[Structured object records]
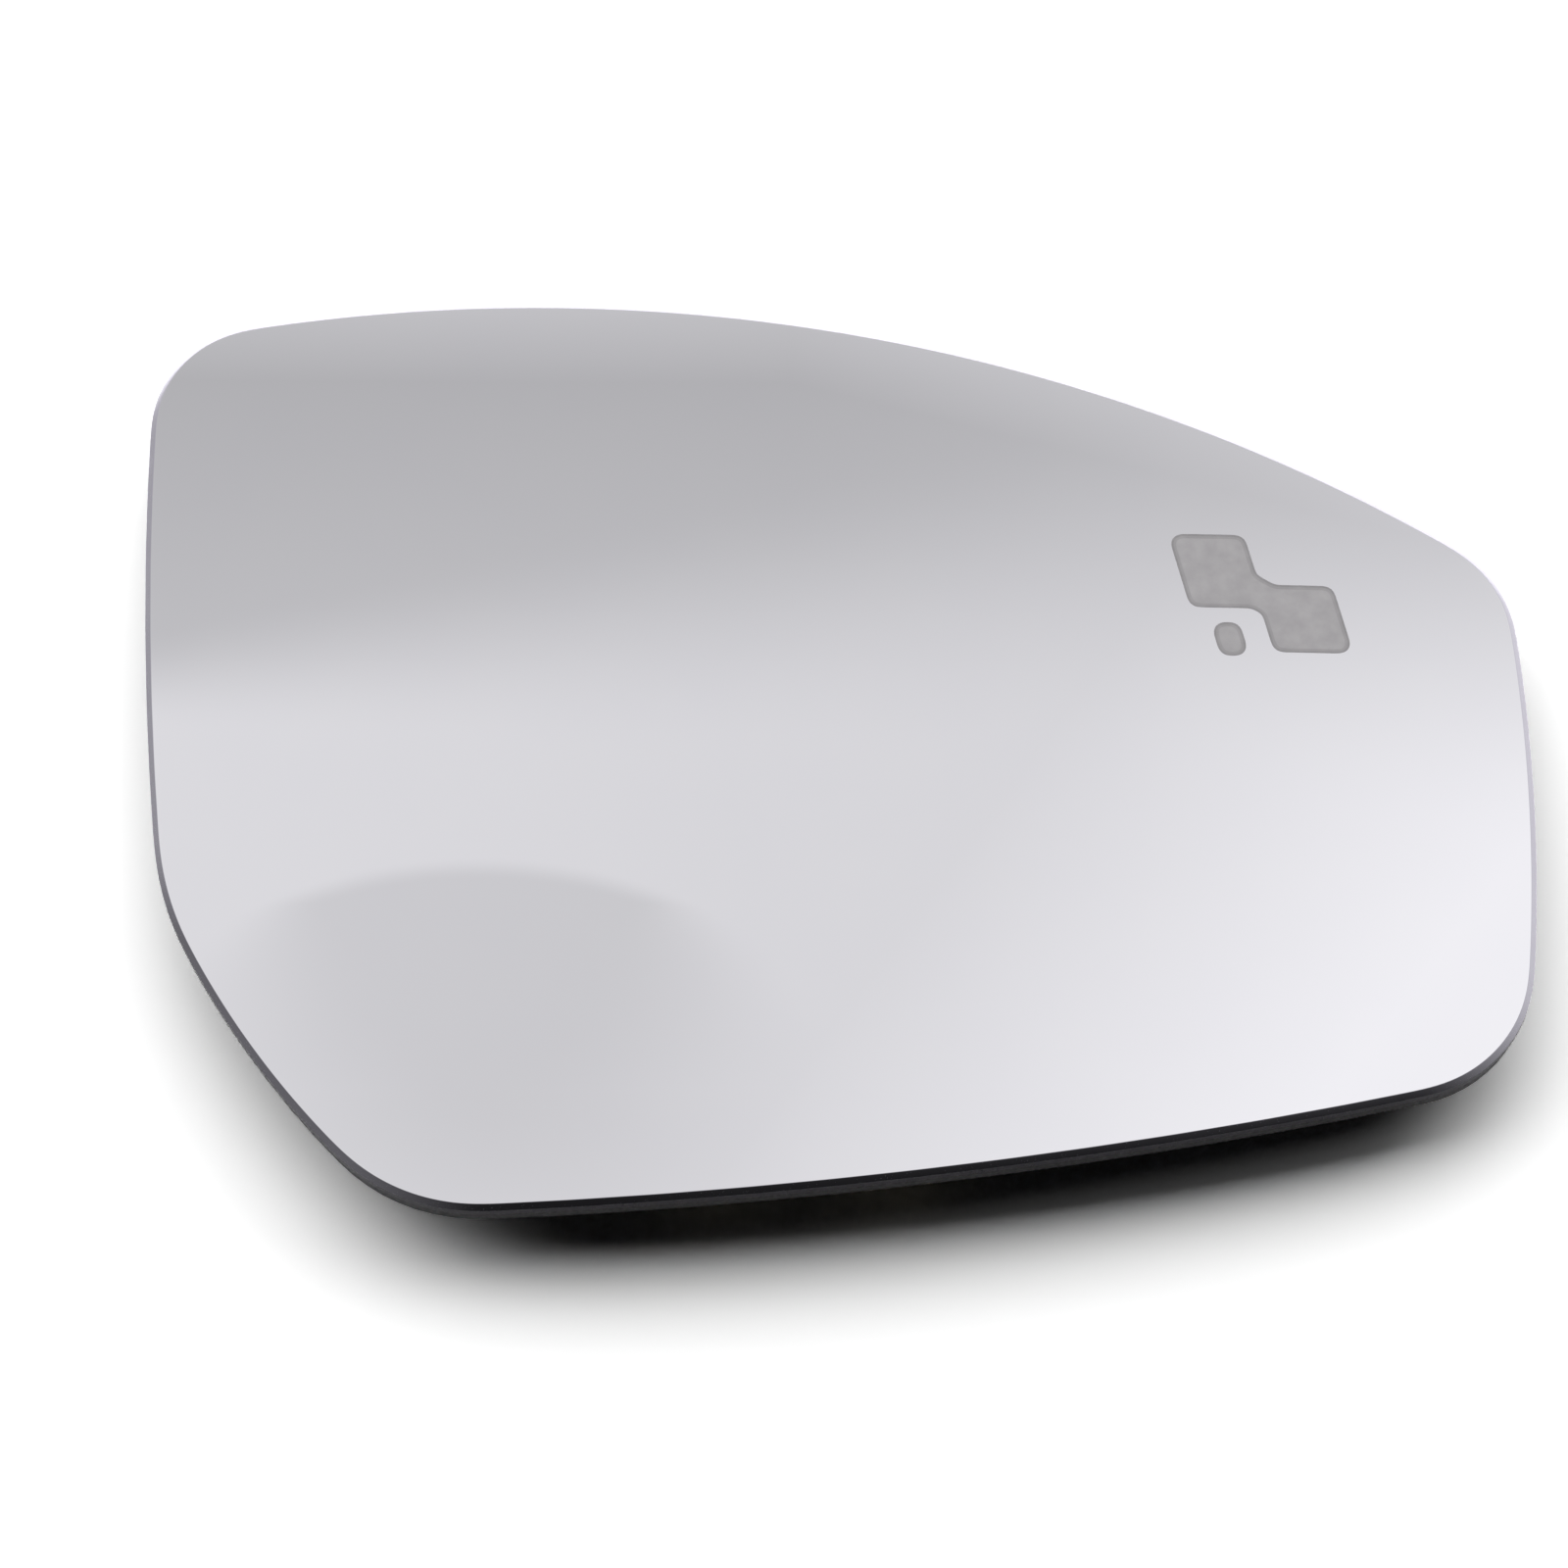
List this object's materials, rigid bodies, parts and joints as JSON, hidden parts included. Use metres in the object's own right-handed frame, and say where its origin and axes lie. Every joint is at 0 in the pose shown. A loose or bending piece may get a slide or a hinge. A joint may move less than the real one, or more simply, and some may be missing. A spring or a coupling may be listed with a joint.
{
  "type": "car door mirror glass",
  "caption": "Convex car door mirror glass with a frosted warning sign, on a heated moulded plate whose collar and hooks fit the mirror's actuator.",
  "frame": {"origin": "on the axis of the actuator collar's bore, in the plane of the ring that the part rests on", "axes": "+X along the mirror towards the end with the sign, +Y towards its curved top edge, +Z out of the mirror face"},
  "size_m": [0.1926, 0.1369, 0.0169],
  "materials": {
    "mirror_glass": "polished",
    "sign_frosting": "satin",
    "heater_film": "satin",
    "heater_foil": "satin",
    "blade_brass": "satin",
    "plate_plastic": "matte",
    "gasket_foam": "matte",
    "light_guide": "satin",
    "lamp_plastic": "matte",
    "board": "satin",
    "diode": "satin",
    "resistor": "satin"
  },
  "bodies": {
    "root": {"mirror_glass": "mirror_glass", "sign_double_field": "sign_frosting", "sign_small_field": "sign_frosting", "heater_pad": "heater_film", "heater_track": "heater_foil", "heater_blade_left": "blade_brass", "heater_blade_right": "blade_brass", "blade_rivet_left": "blade_brass", "blade_rivet_right": "blade_brass", "backing_plate": "plate_plastic", "lamp_gasket": "gasket_foam", "lamp_light_guide": "light_guide", "lamp_housing": "lamp_plastic", "lamp_board": "board", "lamp_led_1": "diode", "lamp_led_2": "diode", "lamp_led_3": "diode", "lamp_resistor": "resistor", "lamp_pin_left": "blade_brass", "lamp_pin_right": "blade_brass"}
  },
  "joints": []
}
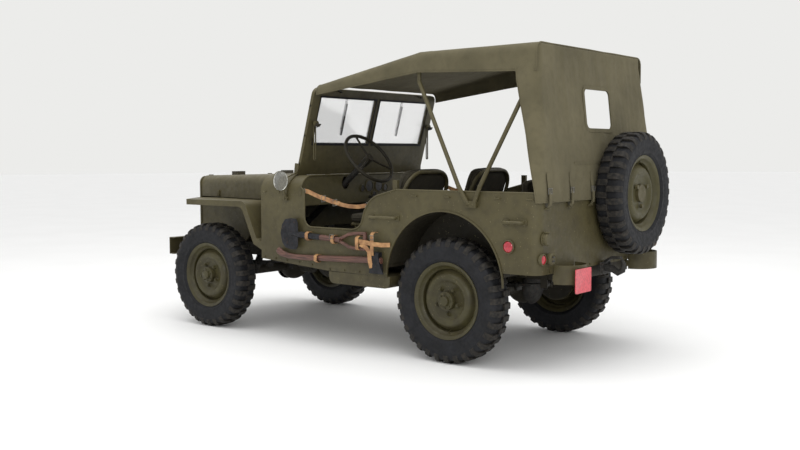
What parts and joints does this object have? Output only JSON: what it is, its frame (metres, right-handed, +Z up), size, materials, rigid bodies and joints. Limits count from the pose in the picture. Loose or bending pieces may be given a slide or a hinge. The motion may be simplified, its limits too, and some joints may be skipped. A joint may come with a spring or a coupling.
{
  "type": "light army 4x4 utility car",
  "caption": "Open light 4x4 army utility car with a canvas top on bows, an upright folding-type windscreen, a spare wheel behind, side-mounted shovel and axe, steering and rolling wheels.",
  "frame": {"origin": "on the ground, under the middle of the car's bounding box", "axes": "+X forward, +Y to the left side, +Z up"},
  "size_m": [3.362, 1.619, 1.775],
  "materials": {
    "olive": "matt",
    "dark_frame": "matt",
    "iron": "matt",
    "rim": "satin",
    "rubber": "matt",
    "canvas": "matt",
    "seat": "matt",
    "glass": "clear",
    "wood": "matt",
    "strap": "matt",
    "red_lens": "gloss",
    "red_plate": "satin",
    "lamp": "clear"
  },
  "bodies": {
    "chassis": {"chassis_frame": "dark_frame", "front_bumper": "olive", "front_axle": "dark_frame", "rear_axle": "dark_frame", "leaf_springs": "iron", "engine_block": "iron", "gearbox": "iron", "propeller_shafts": "iron", "exhaust": "iron", "radiator": "iron", "fuel_tank": "olive", "floor": "olive", "body_sides": "olive", "rear_panel": "olive", "wheel_houses": "olive", "cowl": "olive", "dash_panel": "olive", "grille": "olive", "headlights": "lamp", "front_fenders": "olive", "windscreen_frame": "olive", "windscreen_glass": "glass", "windscreen_arms": "olive", "wipers": "iron", "steering_box": "iron", "levers_and_pedals": "iron", "front_seat_frames": "olive", "rear_seat_frame": "olive", "seat_cushions": "seat", "canvas_top": "canvas", "top_bows": "olive", "spare_tyre": "rubber", "spare_wheel": "rim", "spare_carrier": "olive", "bumperettes": "olive", "pintle_hook": "iron", "rear_lights": "red_lens", "number_plate": "red_plate", "grab_handles": "olive", "safety_straps": "strap", "shovel": "iron", "axe": "wood", "side_mirror": "olive"},
    "hood": {"hood": "olive", "hood_blocks": "wood"},
    "toolbox_lid_left": {"toolbox_lid_left": "olive"},
    "toolbox_lid_right": {"toolbox_lid_right": "olive"},
    "steering_wheel": {"steering_wheel": "dark_frame"},
    "knuckle_left": {"knuckle_left": "dark_frame"},
    "knuckle_right": {"knuckle_right": "dark_frame"},
    "tie_rod": {"tie_rod": "iron"},
    "wheel_front_left": {"tyre_front_left": "rubber", "wheel_front_left": "rim"},
    "wheel_front_right": {"tyre_front_right": "rubber", "wheel_front_right": "rim"},
    "wheel_rear_left": {"tyre_rear_left": "rubber", "wheel_rear_left": "rim"},
    "wheel_rear_right": {"tyre_rear_right": "rubber", "wheel_rear_right": "rim"}
  },
  "joints": [
    {"name": "steer_left", "type": "hinge", "parent": "chassis", "child": "knuckle_left", "pos_m": [1.147, 0.4905, 0.358], "axis": [0, 0, 1], "range_deg": [-26, 26]},
    {"name": "steer_right", "type": "hinge", "parent": "chassis", "child": "knuckle_right", "pos_m": [1.147, -0.5695, 0.358], "axis": [0, 0, 1], "range_deg": [-26, 26]},
    {"name": "tie_rod_pivot", "type": "hinge", "parent": "knuckle_left", "child": "tie_rod", "pos_m": [1.302, 0.4905, 0.308], "axis": [0, 0, 1], "range_deg": [-26, 26]},
    {"name": "steering_wheel_turn", "type": "hinge", "parent": "chassis", "child": "steering_wheel", "pos_m": [0.001, 0.2605, 1.16], "axis": [-0.788, 0, 0.6157], "range_deg": [-364, 364]},
    {"name": "front_left_wheel_spin", "type": "hinge", "parent": "knuckle_left", "child": "wheel_front_left", "pos_m": [1.147, 0.583, 0.358], "axis": [0, 1, 0], "continuous": true},
    {"name": "front_right_wheel_spin", "type": "hinge", "parent": "knuckle_right", "child": "wheel_front_right", "pos_m": [1.147, -0.662, 0.358], "axis": [0, 1, 0], "continuous": true},
    {"name": "rear_left_wheel_spin", "type": "hinge", "parent": "chassis", "child": "wheel_rear_left", "pos_m": [-0.885, 0.583, 0.358], "axis": [0, 1, 0], "continuous": true},
    {"name": "rear_right_wheel_spin", "type": "hinge", "parent": "chassis", "child": "wheel_rear_right", "pos_m": [-0.885, -0.662, 0.358], "axis": [0, 1, 0], "continuous": true},
    {"name": "hood_hinge", "type": "hinge", "parent": "chassis", "child": "hood", "pos_m": [0.572, -0.0395, 1.051], "axis": [0, -1, 0], "range_deg": [0, 110]},
    {"name": "toolbox_lid_left_hinge", "type": "hinge", "parent": "chassis", "child": "toolbox_lid_left", "pos_m": [-1.3, 0.5275, 0.8723], "axis": [0, 1, 0], "range_deg": [0, 85]},
    {"name": "toolbox_lid_right_hinge", "type": "hinge", "parent": "chassis", "child": "toolbox_lid_right", "pos_m": [-1.3, -0.6065, 0.8723], "axis": [0, 1, 0], "range_deg": [0, 85]}
  ],
  "couplings": [
    {"joint": "steer_right", "follows": "steer_left", "ratio": 1},
    {"joint": "tie_rod_pivot", "follows": "steer_left", "ratio": -1},
    {"joint": "steering_wheel_turn", "follows": "steer_left", "ratio": 14}
  ]
}
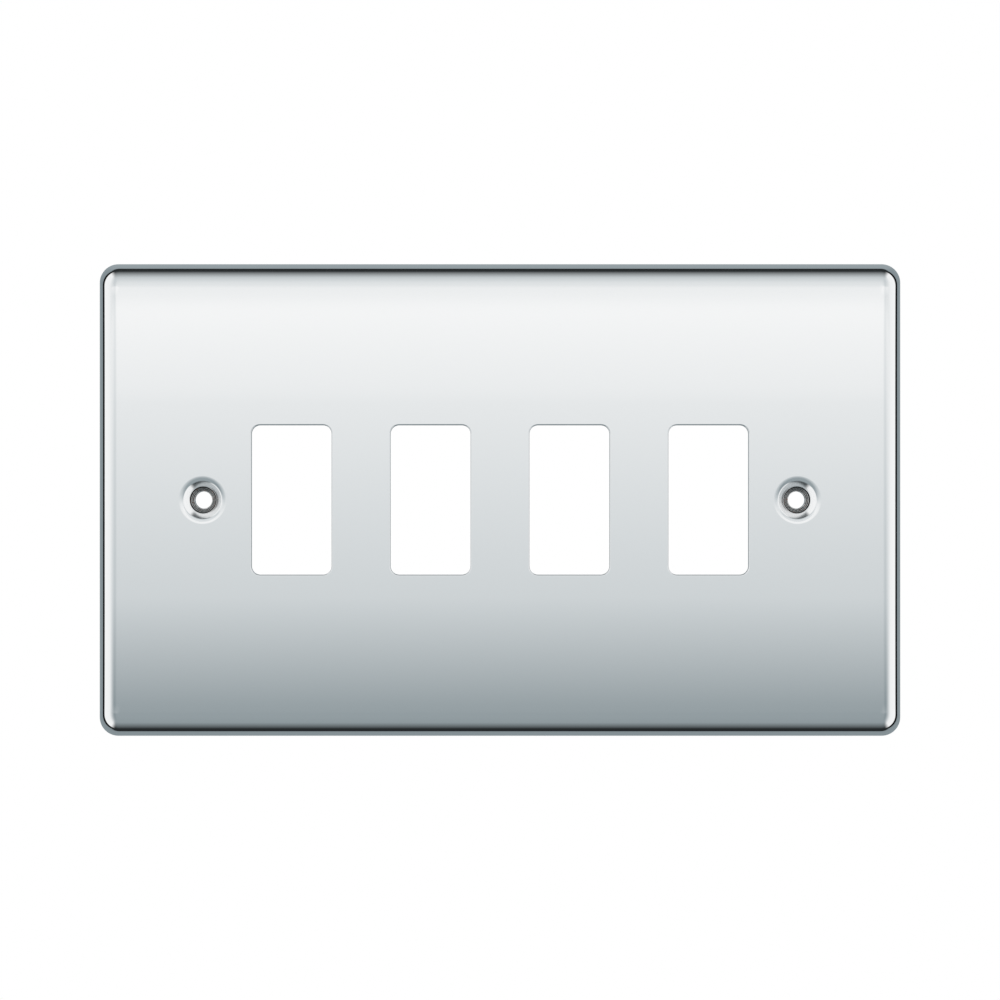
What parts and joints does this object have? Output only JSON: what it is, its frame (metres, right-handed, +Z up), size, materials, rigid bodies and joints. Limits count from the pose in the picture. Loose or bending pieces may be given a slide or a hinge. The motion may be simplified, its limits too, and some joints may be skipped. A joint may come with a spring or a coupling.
{
  "type": "grid switch plate",
  "caption": "Pressed polished-chrome front plate with a row of rectangular switch windows and a sunk screw hole at each end",
  "frame": {"origin": "the centre of the plate's back rim, in the plane of the wall", "axes": "X is the plate's width, Z is up as it hangs, and the face looks along -Y into the room; the wall is at y = 0"},
  "size_m": [0.146, 0.0065, 0.086],
  "materials": {
    "polished_chrome": "mirror-bright chrome plate on pressed steel sheet, duller on the back and in the screw holes"
  },
  "bodies": {
    "root": {"front_plate": "polished_chrome"}
  },
  "joints": []
}
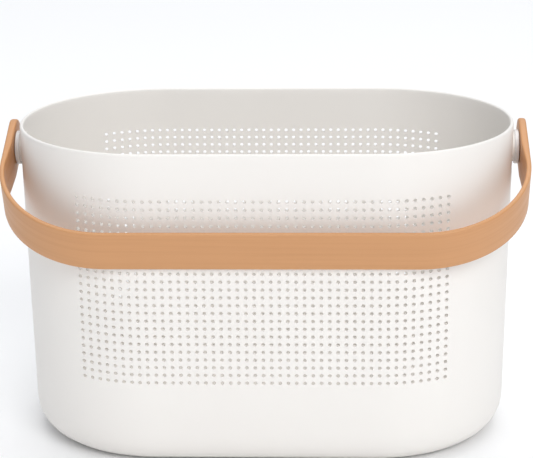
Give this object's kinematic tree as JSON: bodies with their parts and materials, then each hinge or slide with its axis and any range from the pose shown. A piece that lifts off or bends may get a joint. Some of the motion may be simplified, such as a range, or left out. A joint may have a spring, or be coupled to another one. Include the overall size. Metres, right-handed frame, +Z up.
{
  "type": "shower caddy",
  "caption": "Open-topped oblong carry basket with round ends, finely perforated front and back walls and a wide wood-look bail handle that swings from one side to the other.",
  "frame": {"origin": "centre of the basket's flat underside, on the surface it stands on", "axes": "+Z up; +X along the basket's length and along the handle's pivot axis; -Y towards the front, where the handle hangs at rest"},
  "size_m": [0.3044, 0.1728, 0.1885],
  "materials": {
    "basket_plastic": "fine satin moulding",
    "handle_plastic": "satin, caramel wood look with long faint streaks",
    "hub_plastic": "smooth moulding"
  },
  "bodies": {
    "basket": {"basket": "basket_plastic", "left_pivot_spacer": "hub_plastic", "right_pivot_spacer": "hub_plastic", "left_rivet_barrel": "hub_plastic", "right_rivet_barrel": "hub_plastic", "left_rivet_pin": "hub_plastic", "right_rivet_pin": "hub_plastic"},
    "handle": {"handle": "handle_plastic"}
  },
  "joints": [
    {"name": "handle_swing", "type": "hinge", "parent": "basket", "child": "handle", "pos_m": [0, 0, 0.1715], "axis": [-1, 0, 0], "range_deg": [0, 226.06]}
  ]
}
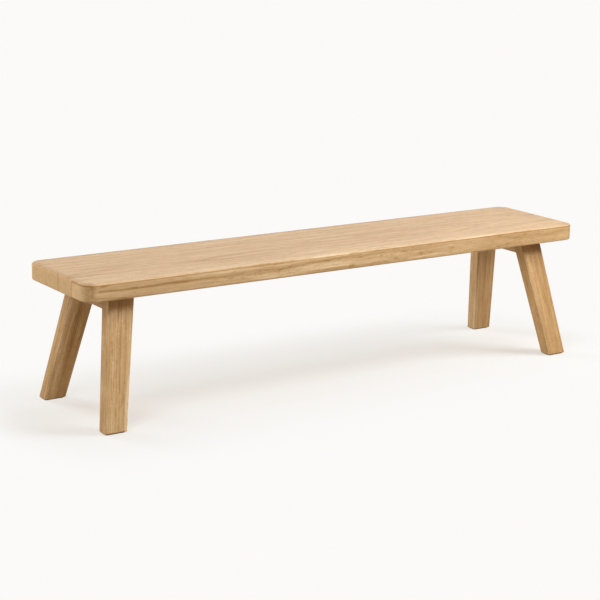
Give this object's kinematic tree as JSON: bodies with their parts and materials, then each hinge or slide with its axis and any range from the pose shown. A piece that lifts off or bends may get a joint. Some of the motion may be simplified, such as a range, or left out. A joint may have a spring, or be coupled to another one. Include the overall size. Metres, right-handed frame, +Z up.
{
  "type": "dining bench",
  "caption": "Solid oak dining bench: a thick plank seat with rounded corners on two end frames with splayed, tapered legs.",
  "frame": {"origin": "on the floor, under the middle of the seat", "axes": "+X along the bench to its right end as seen from the front, -Y towards the front, +Z up"},
  "size_m": [1.85, 0.4372, 0.44],
  "materials": {
    "oak_seat": "matt oiled oak",
    "oak_leg": "matt oiled oak",
    "oak_rail": "matt oiled oak",
    "glide_nylon": "dark brown nylon",
    "bolt_steel": "blackened steel",
    "washer_zinc": "zinc plated",
    "insert_brass": "brass"
  },
  "bodies": {
    "root": {"seat_stave_1": "oak_seat", "seat_stave_2": "oak_seat", "seat_stave_3": "oak_seat", "seat_stave_4": "oak_seat", "seat_stave_5": "oak_seat", "front_left_leg": "oak_leg", "rear_left_leg": "oak_leg", "front_right_leg": "oak_leg", "rear_right_leg": "oak_leg", "left_rail": "oak_rail", "right_rail": "oak_rail", "front_left_glide": "glide_nylon", "rear_left_glide": "glide_nylon", "front_right_glide": "glide_nylon", "rear_right_glide": "glide_nylon", "left_bolts": "bolt_steel", "right_bolts": "bolt_steel", "left_washers": "washer_zinc", "right_washers": "washer_zinc", "left_inserts": "insert_brass", "right_inserts": "insert_brass"}
  },
  "joints": []
}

> [Given task]
What is the number of lines in the data above that include the word "origin"? Answer with that number only.

> [Expected answer]
6